Зимой 1999-го года по заданию Алексея Юрьевича Германа я искал на Урале и в Сибири актеров для картины "Трудно быть богом".
Так я впервые попал в Екатеринбург, бывший Свердловск, где мой отец заканчивал
театральное училище.
Меня поселили в гостинице «Свердловск» (ныне Marins Park Hotel), из задних окон видна была улица Азина, где когда-то жила семья отца.

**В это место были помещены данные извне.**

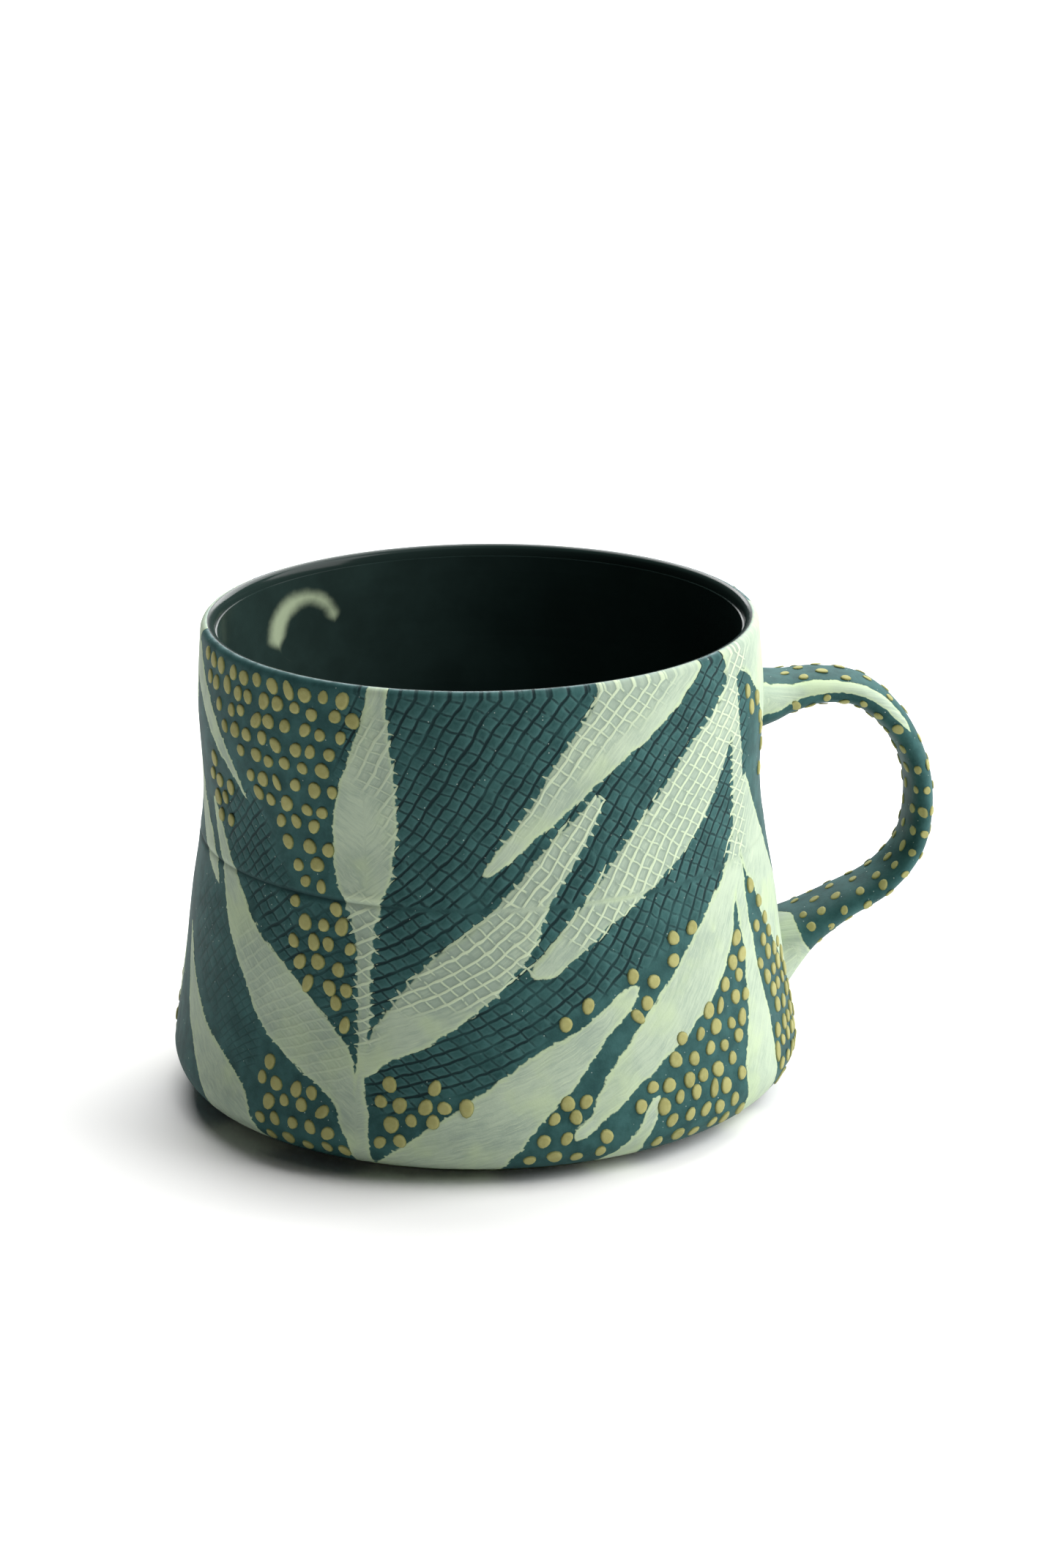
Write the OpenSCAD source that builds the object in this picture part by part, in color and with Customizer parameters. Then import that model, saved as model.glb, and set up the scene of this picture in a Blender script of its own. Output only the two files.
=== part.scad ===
// Hand-built stoneware mug: two slab bands stand on a floor slab, with a coil pressed into the inside
// corner, a low foot ring, a strap handle, a liner glaze and trailed slip dots.
// Millimetres. The origin is on the mug's axis, on the plane that the foot stands on.
// The handle points along +X.

/* [Body] */
// Outer diameter at the lip
lip_d = 90; // [84:0.5:96]
// Height from the foot plane to the lip
mug_h = 79.5; // [76:0.5:84]
// Thickness of the slabs that the walls are made of
wall_t = 3.2; // [2.6:0.1:3.8]
// Thickness of the lip, which is thinned by hand
lip_t = 2.2; // [1.8:0.1:2.6]
// Height of the join between the two wall bands
seam_z = 44.5; // [42:0.5:47]
// Depth of the groove left along that join
seam_groove = 0.25; // [0.1:0.05:0.5]

/* [Base] */
// Thickness of the floor slab
floor_t = 3.6; // [3:0.1:4.5]
// Radius of the coil's hollow face, in the corner between floor and wall
coil_r = 6; // [4:0.5:7]
// Height of the foot ring under the slab
foot_h = 1.2; // [1:0.1:1.8]
// Outer radius of the foot ring
foot_r = 43; // [42.5:0.25:43.5]
// Width of the foot ring
foot_w = 5; // [4:0.5:7]

/* [Handle] */
// Width of the strap at its middle
strap_w = 12.4; // [11:0.2:14]
// Thickness of the strap at its middle
strap_t = 4.8; // [4.2:0.1:5.6]

/* [Glaze and slip] */
// Thickness of the liner glaze
glaze_t = 0.3; // [0.2:0.05:0.5]
// Radius of an ordinary slip dot
dot_r = 1.2; // [0.9:0.05:1.35]
// Height of a slip dot above the clay
dot_h = 0.4; // [0.3:0.05:0.6]
// Height of a slip dot on the handle, where fingers would rub a taller one off
strap_dot_h = 0.28; // [0.2:0.02:0.4]

/* [Hidden] */
$fn = 96;

clay = [0.17, 0.33, 0.34];
slip = [0.66, 0.60, 0.36];
glaze = [0.04, 0.07, 0.06];
bare_clay = [0.62, 0.66, 0.52];

dot_seat = 0.03;        // a dot sinks this far into the clay
dot_top = 0.66;         // top radius of a dot over its foot radius
span_steps = 5;         // points drawn in each span of a curve
corner_steps = 8;
lip_steps = 6;

// Outer wall as [radius, height] stations, from the lip down to where the base corner starts.
lip_r = lip_d / 2;
belly = [51.2, 8.5];
upper_line = [[lip_r, mug_h], [lip_r + 0.8, mug_h - 13], [lip_r + 0.35, mug_h - 26], [lip_r + 1.05, seam_z]];
lower_line = [[lip_r + 1.05, seam_z], [47.65, 34.5], [48.8, 25], [50.35, 14.5], belly];
corner_in = [43.5, foot_h];   // where the base corner runs out flat
floor_top = foot_h + floor_t;

// Smooth curve through points p (Catmull-Rom), with its first and last points kept.
function blend(a, b, c, d, t) =
    0.5 * (2 * b + (c - a) * t + (2 * a - 5 * b + 4 * c - d) * t * t + (3 * b - a - 3 * c + d) * t * t * t);
function at(p, i) = p[max(0, min(len(p) - 1, i))];
function curve(p, n = span_steps) = concat(
    [for (i = [0 : len(p) - 2], k = [0 : n - 1]) blend(at(p, i - 1), p[i], p[i + 1], at(p, i + 2), k / n)],
    [p[len(p) - 1]]);

whole_line = curve(concat(upper_line, [for (i = [1 : len(lower_line) - 1]) lower_line[i]]));
seam_index = span_steps * (len(upper_line) - 1);
upper_outer = [for (i = [0 : seam_index]) whole_line[i]];
lower_outer = [for (i = [seam_index : len(whole_line) - 1]) whole_line[i]];

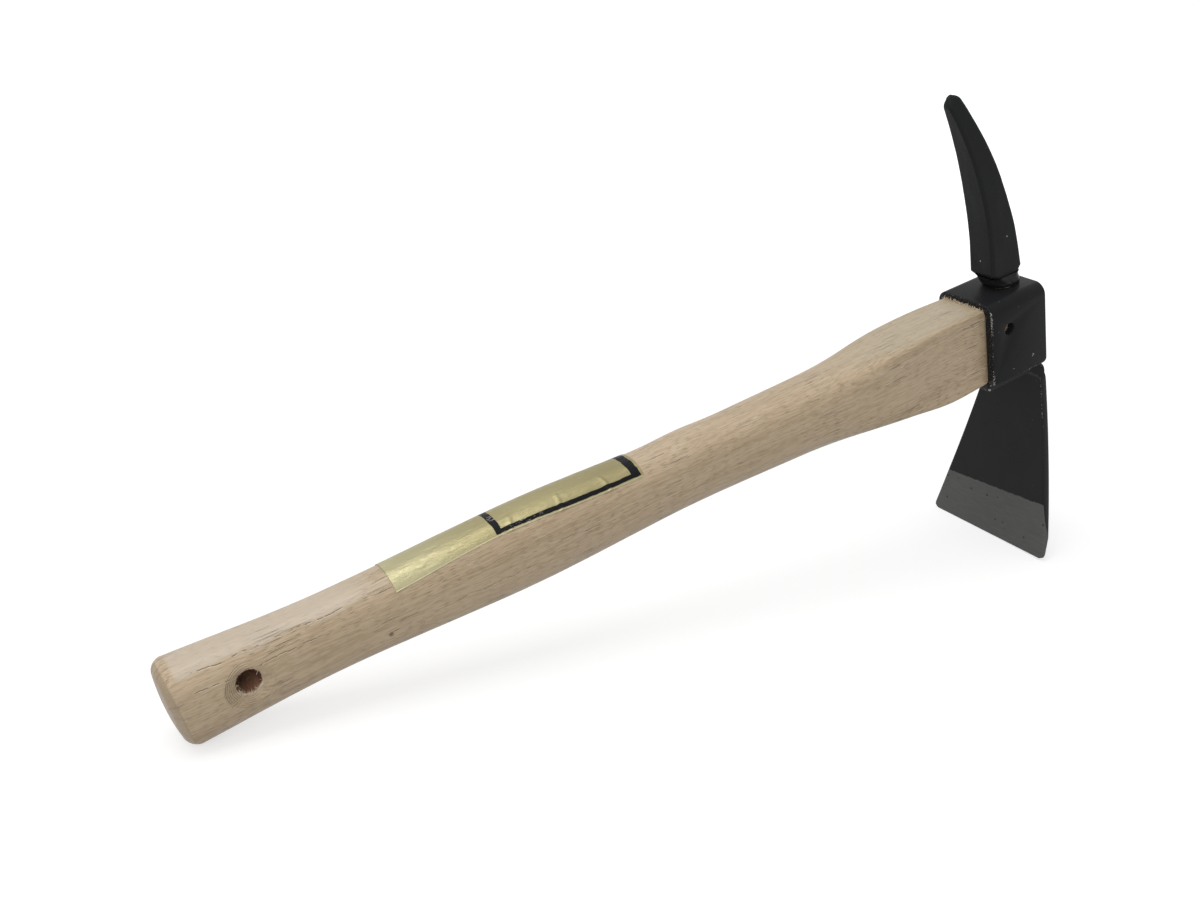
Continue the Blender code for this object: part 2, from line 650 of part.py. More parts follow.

Мебель в гостиничном номере — из прошлой эпохи — напомнила мне обстановку в нашей квартире на Чёрной речке, хотя, конечно, я уже не помнил никакой обстановки, а
просто мне показалось, что я очутился там: как-то удачно легло морозное солнце
сквозь пыльные окна, скрипнула дверца платяного шкафа, пустые кресла и
деревянный стол со стаканом в подстаканнике — защемило эффектом присутствия,
повеяло дежавю.
Я бродил по улицам его города, заходил в театры, где он не раз бывал, а вечером
встретился с его однокурсником по Уральскому театральному училищу, драматургом
Владимиром Филипповичем Балашовым.
Был чай, возможно, что-то покрепче и фотоальбом их ученической юности.
Из всего разговора четверть века назад мне запомнилась одна деталь, один яркий образ,
одна фраза:
— Лёша, вы не представляете, какой у Жени был лёгкий прыжок, как изумительно он
танцевал! Наш педагог на экзерсисах восхищался: “Женя, невероятно — вам надо
поступать в балет!” Таким же лёгким был и его характер — посмотрите, какая
улыбка на снимке!
Я посмотрел, снимок бликовал в свете настольной лампы, бросая на лицо Владимира
Филипповича мягкий рефлекс — он тоже улыбался.